The original claim was originally based on an alleged breach of EU and UK competition law. However the claim was extended to include claims of conspiracy and interference with the claimants’ businesses aimed at recovering the damage suffered outside the European Union. This accounted to nearly 50% of the monetary value of the claim.
In November 2010, the European Commission issued a decision that 11 airlines, including BA, had breached Article 101 through their involvement in a price-fixing cartel. The Commission held that 11 air cargo carriers had been involved in a worldwide cartel which affected cargo services within the EEA. The Commission found that the carriers coordinated their action on surcharges for fuel and security over a six year period from December 1999 to February 2006. The arrangements involved bilateral and multilateral contacts between carriers covering flights to, from and within the EEA. A number of appeals against this decision are pending before the General Court (Air cargo cartel).
Application for Disclosure of Commission Decision
A key part of the claimant’s’ case relied upon the Commission’s 2010 Decision. BA and fellow addresses were in possession of the confidential version of the Commission’s Decision. The claimants and some of the Part 20 Defendants which were not addressees of the Decision were not. Without disclosure of a meaningful copy of the Decision the conduct of the case would stall.
BA and had made various application to the Commission to have parts of the Decision excised on the grounds that they were confidential. The Commission had not been able to decide upon their claims albeit that it was now some 4 years after the Decision had been handed down by the Commission. Given the fact that the non-confidential version of the Decision was not available the claimants sought disclosure of the Decision in April 2014 suitably redacted to address legitimate confidentiality concerns.
Following BA’s refusal, the claimants wrote to the Commission, which indicated that it would publish a provisional non-confidential decision in due course. This has not yet been published. In April 2014, the Commission informed the High Court that it was not yet in a position to publish a version of the Decision due to the number of confidentiality claims made by addressees of the Decision. It noted that it could not over-ride the confidentiality claims and referred to the position taken by the European Court in relation to the publication of a cartel decision in the case of Pilkington (see Case C-278/13 P(R) – European Commission v Pilkington Group Limited, Order of the Vice President of the Court, 10 September 2013).
The High Court ordered BA to circulate the Decision to people potentially affected with appropriate redactions. However the document produced was in the High Court’s view “completely useless because so much has been redacted”. Therefore the claimants applied to the High Court asking it to review the appropriateness/ lawfulness of the redactions made by BA and other airlines to the Decision. They requested that the High Court judge review the Decision and decide which part or parts of it ought to be redacted.
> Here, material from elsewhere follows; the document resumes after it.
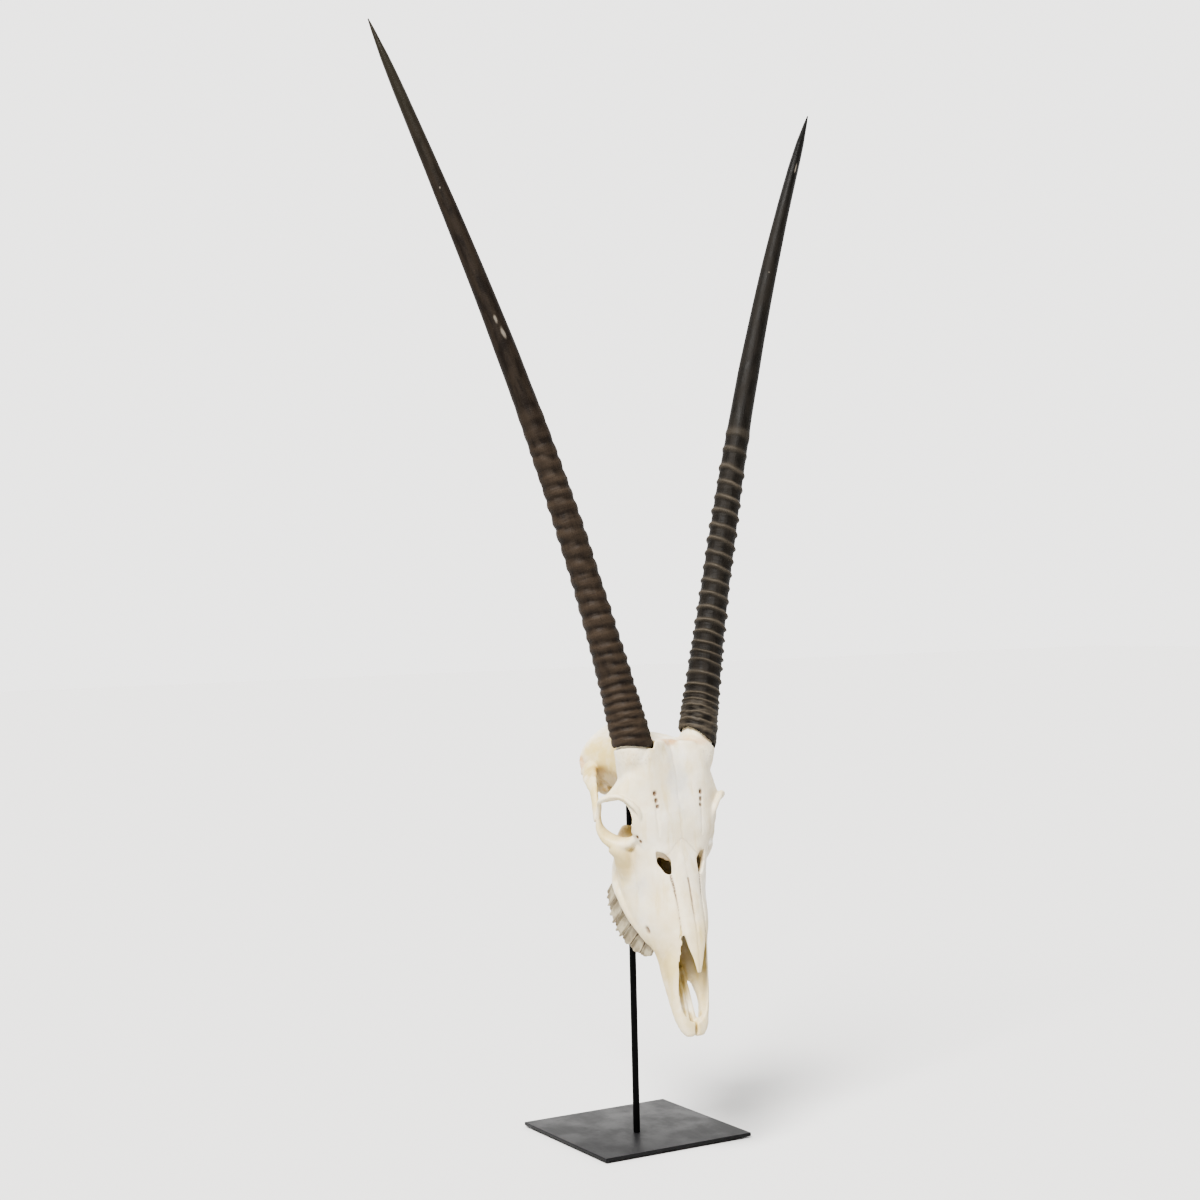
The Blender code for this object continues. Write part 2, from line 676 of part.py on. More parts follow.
def make_stand(steel, rubber):
    """Plate, its four feet and the upright rod."""
    bm = bmesh.new()
    bmesh.ops.create_cube(bm, size=1.0)
    bmesh.ops.scale(bm, vec=(PLATE_SIDE, PLATE_SIDE, PLATE_THICKNESS), verts=bm.verts)
    plate = new_object("base_plate", bm, steel)
    plate.location.z = PAD_HEIGHT + GAP + PLATE_THICKNESS / 2
    rounded = plate.modifiers.new("edge", "BEVEL")
    rounded.width = PLATE_EDGE
    rounded.segments = 1
    pieces = [plate]
    for number, (x, y) in enumerate(((-1, -1), (1, -1), (1, 1), (-1, 1)), start=1):
        reach = PLATE_SIDE / 2 - PAD_INSET
        place = Matrix.Translation((x * reach, y * reach, 0))
        pad = make_block("pad_%d" % number, place, PAD_RADIUS, PAD_HEIGHT, 12)
        pad.data.materials.append(rubber)
        pieces.append(pad)
    rod_foot = PAD_HEIGHT + PLATE_THICKNESS + 2 * GAP
    place = Matrix.Translation((ROD_X, ROD_Y, rod_foot))
    rod = make_block("rod", place, ROD_RADIUS, ROD_TOP - rod_foot, 16)
    rod.data.materials.append(steel)
    rod.data.shade_smooth()
    rod.data.set_sharp_from_angle(angle=math.radians(40))
    return pieces + [rod]


def centre_on_origin(things, holder):
    """Moves the whole object so that the middle of its outer box stands over the origin."""
    bpy.context.view_layer.update()
    corners = []
    for thing in things:
        mesh = evaluated_mesh(thing)
        corners += [thing.matrix_world @ vertex.co for vertex in mesh.vertices]
        bpy.data.meshes.remove(mesh)
    for axis in (0, 1):
        values = [corner[axis] for corner in corners]
        holder.location[axis] = -(min(values) + max(values)) / 2


def add_empty(name):
    empty = bpy.data.objects.new(name, None)
    bpy.context.scene.collection.objects.link(empty)
    return empty


def main():
    clear_scene()
    bone = make_material("bleached bone", (0.86, 0.82, 0.72), 0.6)
    keratin = make_material("dark horn", (0.06, 0.045, 0.035), 0.5)
    enamel = make_material("tooth", (0.8, 0.77, 0.68), 0.35)
    steel = make_material("black steel", (0.02, 0.02, 0.022), 0.35, 0.6)
    rubber = make_material("black rubber", (0.03, 0.03, 0.03), 0.8)

    pivot = Matrix.Translation((SKULL_X, 0, SKULL_PIVOT_Z))
    leaning = pivot @ Matrix.Rotation(SKULL_LEAN, 4, "Y") @ Matrix.Translation((0, 0, -SKULL_PIVOT_Z))
    skull = make_skull(bone)
    horns = {side: make_horn(side, keratin) for side in HORN_CURVES}
    teeth = make_teeth(enamel)
    cut_seats(skull, horns, leaning.inverted() @ Matrix.Translation((ROD_X, ROD_Y, 0)))
    head = list(bpy.data.objects)
    lean = add_empty("lean")
    for thing in head:
        thing.parent = lean
    lean.matrix_world = leaning
    stand = make_stand(steel, rubber)
    whole = add_empty("whole")
    for thing in [lean, *stand]:
        thing.parent = whole
    centre_on_origin([skull, *horns.values(), *teeth, *stand], whole)


main()
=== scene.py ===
"""Long-horned antelope skull held nose down by a rod on a square plate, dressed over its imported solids.

Tables of the skull, its horns and its teeth are in millimetres in the skull's own frame: x is sideways
from its midline, y is negative towards its forehead side, and z is up towards the horns.
"""

import sys
import logging
import math
from dataclasses import dataclass, field
from enum import Enum
from typing import Iterable, Optional, Sequence

import bmesh
import bpy
import numpy as np
from mathutils import Matrix, Vector
from mathutils.bvhtree import BVHTree


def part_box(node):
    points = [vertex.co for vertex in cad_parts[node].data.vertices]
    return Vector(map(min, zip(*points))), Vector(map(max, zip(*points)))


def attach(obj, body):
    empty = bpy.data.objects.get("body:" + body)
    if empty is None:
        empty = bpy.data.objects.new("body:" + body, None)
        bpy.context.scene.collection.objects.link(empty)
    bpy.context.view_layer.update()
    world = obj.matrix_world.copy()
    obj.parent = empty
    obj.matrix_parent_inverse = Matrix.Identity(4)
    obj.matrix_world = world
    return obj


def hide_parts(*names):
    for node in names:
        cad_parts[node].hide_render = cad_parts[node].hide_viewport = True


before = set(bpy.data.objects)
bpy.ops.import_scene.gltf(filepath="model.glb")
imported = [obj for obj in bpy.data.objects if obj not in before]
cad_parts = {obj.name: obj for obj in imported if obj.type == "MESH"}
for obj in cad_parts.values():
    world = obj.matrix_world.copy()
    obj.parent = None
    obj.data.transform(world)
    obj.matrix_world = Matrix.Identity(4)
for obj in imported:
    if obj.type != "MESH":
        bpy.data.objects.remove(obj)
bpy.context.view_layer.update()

MM = 0.001
LOG = logging.getLogger("horned_skull")
ROD_AT = (-0.011, -0.020)
PIVOT_HEIGHT = 0.430
LEAN = math.radians(1.8)

Row = tuple[float, ...]
Rows = tuple[Row, ...]
Ring = Sequence[Sequence[float]]
Station = tuple[Row, Row, Rows]
Colour = tuple[float, float, float]
SheathRings = list[tuple[np.ndarray, np.ndarray | float]]


class Side(Enum):
    """The animal's own sides, with the sign of x on each."""

    RIGHT = -1
    LEFT = 1

    @property
    def word(self) -> str:
        """The side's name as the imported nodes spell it."""
        return self.name.lower()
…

The High Court held that it was completely unacceptable for the Commission to have not published a non confidential version of the Decision after some four years after the Decision was taken. To make matters worse the Commission had taken no steps to speed up that process and no indication had been given as to when the whole process would be finalised. In short, the current situation where the claimants and the Part 20 Defendants who are not addressees of the Decision had not seen the Decision while some parties had seen the decision in full form was not “sensible or just”.
The Court rejected the suggestion that it should undertake the task of reviewing the appropriateness of the redactions to the Decision. The Court therefore considered whether it was possible for an English judge to order the disclosure of the Decision in un-redacted form and whether there should be any protections and if so what in making such an order.
The Court held that the rights and concerns of all parties were best reconciled through the disclosure of the unredacted version of the Decision in a confidentiality ring with certain further safeguards. Leniency material and material covered by legal professional privilege should be removed. In addition, one concern had been that access to the Decision would disclose possible rights of action against further parties. However this concern could be addressed if the Court barred the claimants from using the Decision to commence any proceedings, whether within this action or any other action within this jurisdiction or elsewhere, against any party. The Court also rejected worries that someone might breach the terms of the confidentiality ring. But the Court would not shy away from making an order which it thought just and appropriate solely on the basis that it might be breached.
The High Court then considered the impact of its ruling upon the relationship with the EU Commission. It was argued that the Court had a duty of sincere co-operation. There might be a risk that the High Court’s decision could conflict with future decisions of the Commission in respect of the airlines applications for redaction and this would be a breach of that principle. The High Court noted that there could not be a final trial on this action pending the conclusion of the EU appeals against the Decision. However, it is possible for the High Court to proceed to examine matters and identify issues in advance of a final trial. In relation to the Decision, this will be done within a confidentiality ring. The High Court saw no conflict in this.
Emerald Supplies Ltd and Others v British Airways Plc  EWHC 3513 (Ch) and  EWHC 3514 (Ch).